> [SHORT PROBLEM]: Repeat the listing in full. Nothing may be added or left out.

> [DATA EXTRACT]:
• • • • •

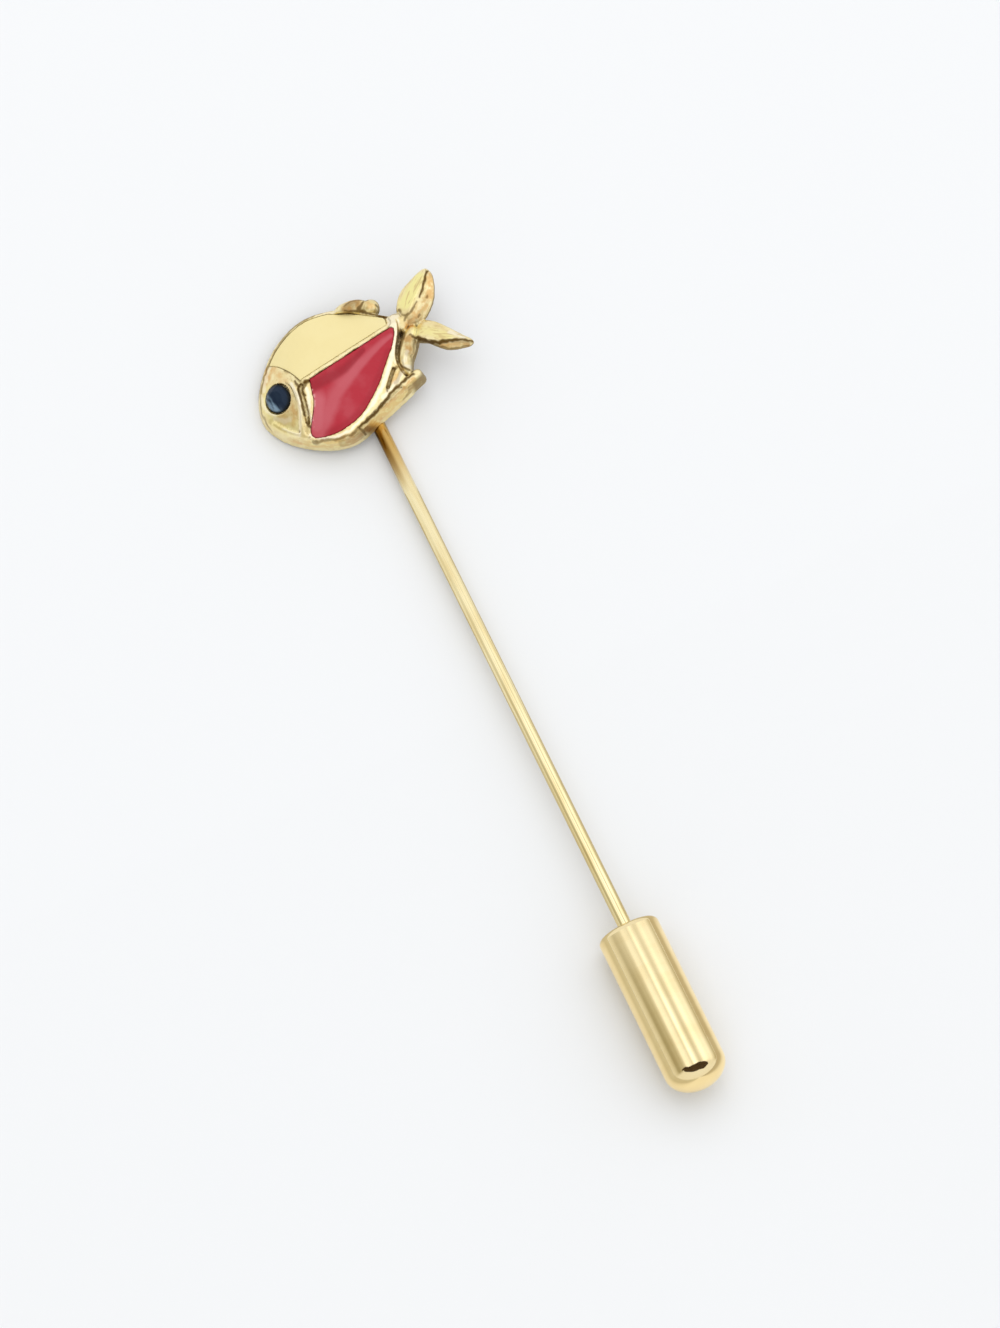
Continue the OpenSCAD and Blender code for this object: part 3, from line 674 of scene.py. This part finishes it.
    Stroke(Channel.DARK, 0.2, 0.14, 0.6, ((16.1, 7.8), (16.2, 7.9))),
    Stroke(Channel.DARK, 0.16, 0.2, 0.6, ((14.8, 6.7), (15.0, 6.8))),
    Stroke(Channel.LEMON, 1.2, 0.8, 0.9, ((14.4, 8.2), (14.9, 8.5), (15.5, 9.0), (16.2, 9.6))),
    Stroke(Channel.TAN, 0.6, 0.9, 0.85, ((17.0, 9.3), (16.7, 8.2), (16.0, 7.6), (15.2, 7.2), (14.6, 6.8))),
    # Lower fluke
    Stroke(Channel.DARK, 0.26, 0.22, 0.95,
           ((13.7, 5.4), (14.0, 5.2), (14.3, 4.8), (14.8, 4.4), (15.4, 4.0), (15.9, 3.8), (16.5, 3.6),
            (17.3, 3.3), (17.7, 3.0))),
    Stroke(Channel.DARK, 0.14, 0.12, 0.6, ((14.6, 4.5), (15.3, 3.8), (15.9, 3.3), (16.6, 3.0), (17.4, 2.8))),
    Stroke(Channel.LEMON, 0.9, 0.6, 0.6, ((14.3, 5.7), (15.1, 5.2), (15.7, 4.6), (16.3, 4.0))),
    Stroke(Channel.PALE, 0.4, 0.3, 0.8, ((16.5, 4.4), (16.9, 4.0), (17.3, 3.5))),
    Stroke(Channel.TAN, 0.4, 0.4, 0.75, ((15.5, 3.8), (16.4, 3.3), (17.3, 2.9))),
)

# The red's painted reflection streak, its painted deeper shade and the bubbles along the head's lip
RED_STROKES = (
    Stroke(Channel.LIGHT, 1.5, 0.3, 0.6,
           ((3.6, 1.8), (4.2, 2.2), (5.1, 2.9), (6.1, 3.7), (7.4, 4.4), (8.8, 5.0), (10.1, 5.5),
            (11.3, 5.9), (12.2, 6.1)), soft_left=1.9),
    Stroke(Channel.LIGHT, 1.5, 1.2, 0.85, ((4.7, 3.9), (4.4, 3.2), (3.9, 2.2)), soft_left=1.6),
    Stroke(Channel.DEEP, 1.0, 0.4, 0.7,
           ((4.9, 5.2), (5.7, 5.2), (6.7, 5.2), (7.8, 5.3), (8.9, 5.7), (9.7, 6.0)), soft_left=1.6),
    Stroke(Channel.DEEP, 0.8, 0.6, 0.35,
           ((4.4, 1.2), (5.7, 1.1), (7.2, 1.5), (8.6, 2.3), (10.1, 3.6), (11.5, 5.0))),
    Stroke(Channel.BUBBLE, 0.5, 0.4, 1.0,
           ((4.6, 5.0), (4.5, 4.5), (4.3, 3.9), (3.9, 3.5), (3.6, 3.0), (3.5, 2.5))),
)


def copy_of(node: str, name: str) -> Object:
    """A merged copy of a CAD node's mesh, as an object of its own.

    Args:
        node: the CAD node.
        name: the new piece's name.

    Returns:
        The new object, in the node's place.
    """
    obj = bpy.data.objects.new(name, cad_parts[node].data.copy())
    obj.data.name = name
    bpy.context.scene.collection.objects.link(obj)
    obj.data.materials.clear()
    activate(obj)
    bpy.ops.object.mode_set(mode="EDIT")
    bpy.ops.mesh.select_all(action="SELECT")
    bpy.ops.mesh.remove_doubles(threshold=1e-7)
    bpy.ops.object.mode_set(mode="OBJECT")
    return obj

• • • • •

> [THE ANSWER]:
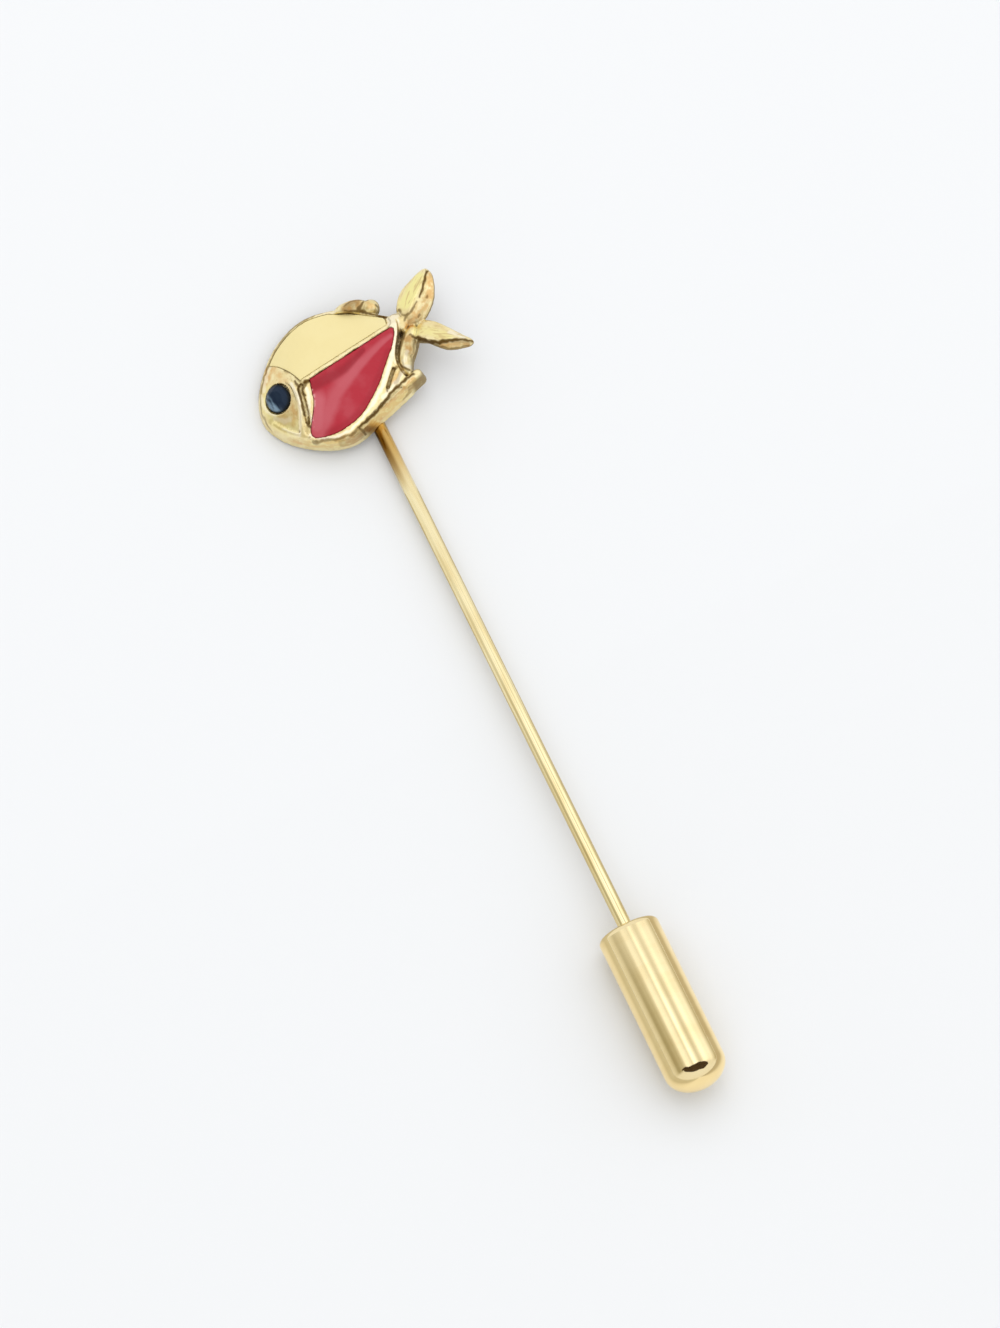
Continue the OpenSCAD and Blender code for this object: part 3, from line 674 of scene.py. This part finishes it.
    Stroke(Channel.DARK, 0.2, 0.14, 0.6, ((16.1, 7.8), (16.2, 7.9))),
    Stroke(Channel.DARK, 0.16, 0.2, 0.6, ((14.8, 6.7), (15.0, 6.8))),
    Stroke(Channel.LEMON, 1.2, 0.8, 0.9, ((14.4, 8.2), (14.9, 8.5), (15.5, 9.0), (16.2, 9.6))),
    Stroke(Channel.TAN, 0.6, 0.9, 0.85, ((17.0, 9.3), (16.7, 8.2), (16.0, 7.6), (15.2, 7.2), (14.6, 6.8))),
    # Lower fluke
    Stroke(Channel.DARK, 0.26, 0.22, 0.95,
           ((13.7, 5.4), (14.0, 5.2), (14.3, 4.8), (14.8, 4.4), (15.4, 4.0), (15.9, 3.8), (16.5, 3.6),
            (17.3, 3.3), (17.7, 3.0))),
    Stroke(Channel.DARK, 0.14, 0.12, 0.6, ((14.6, 4.5), (15.3, 3.8), (15.9, 3.3), (16.6, 3.0), (17.4, 2.8))),
    Stroke(Channel.LEMON, 0.9, 0.6, 0.6, ((14.3, 5.7), (15.1, 5.2), (15.7, 4.6), (16.3, 4.0))),
    Stroke(Channel.PALE, 0.4, 0.3, 0.8, ((16.5, 4.4), (16.9, 4.0), (17.3, 3.5))),
    Stroke(Channel.TAN, 0.4, 0.4, 0.75, ((15.5, 3.8), (16.4, 3.3), (17.3, 2.9))),
)

# The red's painted reflection streak, its painted deeper shade and the bubbles along the head's lip
RED_STROKES = (
    Stroke(Channel.LIGHT, 1.5, 0.3, 0.6,
           ((3.6, 1.8), (4.2, 2.2), (5.1, 2.9), (6.1, 3.7), (7.4, 4.4), (8.8, 5.0), (10.1, 5.5),
            (11.3, 5.9), (12.2, 6.1)), soft_left=1.9),
    Stroke(Channel.LIGHT, 1.5, 1.2, 0.85, ((4.7, 3.9), (4.4, 3.2), (3.9, 2.2)), soft_left=1.6),
    Stroke(Channel.DEEP, 1.0, 0.4, 0.7,
           ((4.9, 5.2), (5.7, 5.2), (6.7, 5.2), (7.8, 5.3), (8.9, 5.7), (9.7, 6.0)), soft_left=1.6),
    Stroke(Channel.DEEP, 0.8, 0.6, 0.35,
           ((4.4, 1.2), (5.7, 1.1), (7.2, 1.5), (8.6, 2.3), (10.1, 3.6), (11.5, 5.0))),
    Stroke(Channel.BUBBLE, 0.5, 0.4, 1.0,
           ((4.6, 5.0), (4.5, 4.5), (4.3, 3.9), (3.9, 3.5), (3.6, 3.0), (3.5, 2.5))),
)


def copy_of(node: str, name: str) -> Object:
    """A merged copy of a CAD node's mesh, as an object of its own.

    Args:
        node: the CAD node.
        name: the new piece's name.

    Returns:
        The new object, in the node's place.
    """
    obj = bpy.data.objects.new(name, cad_parts[node].data.copy())
    obj.data.name = name
    bpy.context.scene.collection.objects.link(obj)
    obj.data.materials.clear()
    activate(obj)
    bpy.ops.object.mode_set(mode="EDIT")
    bpy.ops.mesh.select_all(action="SELECT")
    bpy.ops.mesh.remove_doubles(threshold=1e-7)
    bpy.ops.object.mode_set(mode="OBJECT")
    return obj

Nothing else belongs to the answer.